Investigators also recovered messages that offered context for the dispute. The communications showed that Cabrejo Molina wanted to leave Ojeda Salazar and that the relationship was breaking down, according to courtroom reporting. Prosecutors used the records to help explain the conflict preceding the attack. They did not have to ask jurors to infer the entire course of the relationship from the final argument. The messages documented strain before the killings, while Calderon’s testimony described the violence itself and police records documented Ojeda Salazar’s departure.

Ojeda Salazar’s lawyers did not present the case as one of mistaken identity. They told jurors that he was responsible for stabbing both victims but argued that the incident was a domestic dispute that had gone out of control, according to the state attorney’s office. He did not testify. That strategy placed emphasis on intent and degree rather than identity. The jury had to decide whether the evidence supported the state’s first-degree murder charges or a lesser understanding of the killings advanced by the defense.

Jurors returned guilty verdicts shortly before midnight on June 11, 2026. The decision completed the guilt phase but not the case because prosecutors had sought capital punishment. A separate penalty proceeding followed. The state again highlighted the circumstances of Mariana’s death, arguing that the teenager had witnessed the attack on her mother and was killed when she tried to intervene. The defense sought to persuade jurors that life imprisonment, rather than execution, was the appropriate punishment.

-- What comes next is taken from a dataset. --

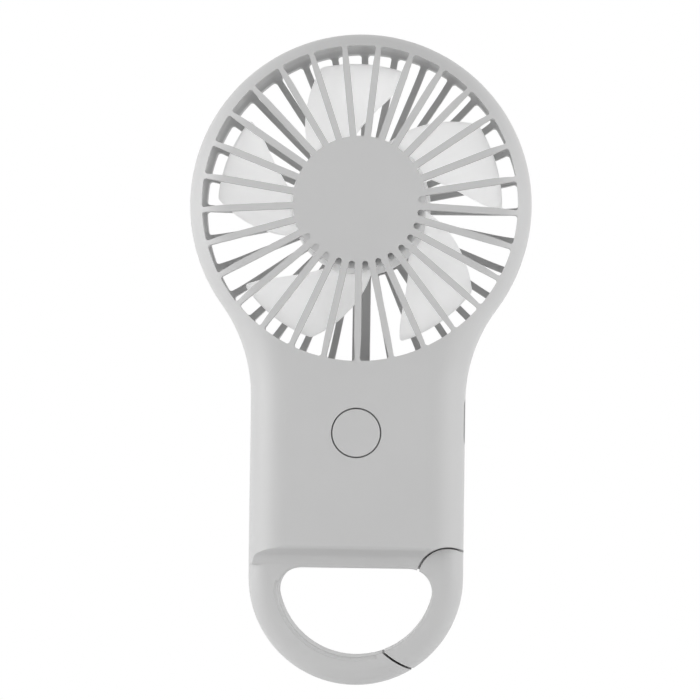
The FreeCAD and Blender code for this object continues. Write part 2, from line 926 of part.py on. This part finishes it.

After about 90 minutes of deliberation, the jury declined to recommend death. The decision required the court to impose life sentences for the first-degree murder convictions. It was a different judgment from the guilty verdicts: jurors had concluded that Ojeda Salazar committed two first-degree murders but did not agree that the state should execute him. The outcome permanently removed him from the community while ending the prosecution’s effort to obtain a death sentence.

The no-bond order that kept Ojeda Salazar jailed before trial had been issued in December 2023. During that hearing, a family friend and an investigating detective testified. Hillsborough County Judge Catherine Catlin focused on the allegation that Mariana had been attacked while trying to protect her mother and ruled that Ojeda Salazar should not be released. The court was not deciding guilt at the time, but the order meant that the defendant remained detained as attorneys prepared a case involving two deaths, an eyewitness and interstate flight.

Tampa Police Chief Lee Bercaw said after the Maryland arrest that detectives would continue supporting the victims’ family and pursuing accountability. The statement came at the beginning of the prosecution, before the evidence was presented at trial. State Attorney Suzy Lopez issued a similar message after the verdict, saying the convictions held Ojeda Salazar accountable for killing Cabrejo Molina and murdering Mariana during her attempt to defend her mother. Together, the statements marked the opening and closing stages of the criminal case.

The legal timeline unfolded alongside a separate process of public mourning. Members of Tampa’s Colombian community gathered for a vigil about a month after the killings. Friends described the mother and daughter as deeply loved and said Cabrejo Molina had moved from Colombia to the United States seeking a better life for her children. The deaths also left Cabrejo Molina’s younger daughter, who was 4 at the time, without her mother and older sister. That loss remained outside the questions jurors could decide but shaped the consequences of the crime.

From the first police call to the sentencing, the case developed in distinct stages: emergency response, search, out-of-state arrest, return to Florida, pretrial detention, jury trial and penalty deliberations. Each stage answered a different question. Police found and captured the suspect. Prosecutors proved the charges. Jurors determined that death was not the proper sentence. The combined result is that Ojeda Salazar stands convicted of murdering both victims and will remain imprisoned for life.

The case is now beyond its trial phase. Any later court action would involve review of the convictions or sentences rather than a new investigation into the identity of the attacker. The abandoned car and Maryland arrest may have defined the earliest public reports, but the final record rests on what happened before the flight: Cabrejo Molina was attacked in her home, Mariana entered to defend her, and both were killed by the man who later tried to leave Florida.

Author note: Last updated July 15, 2026.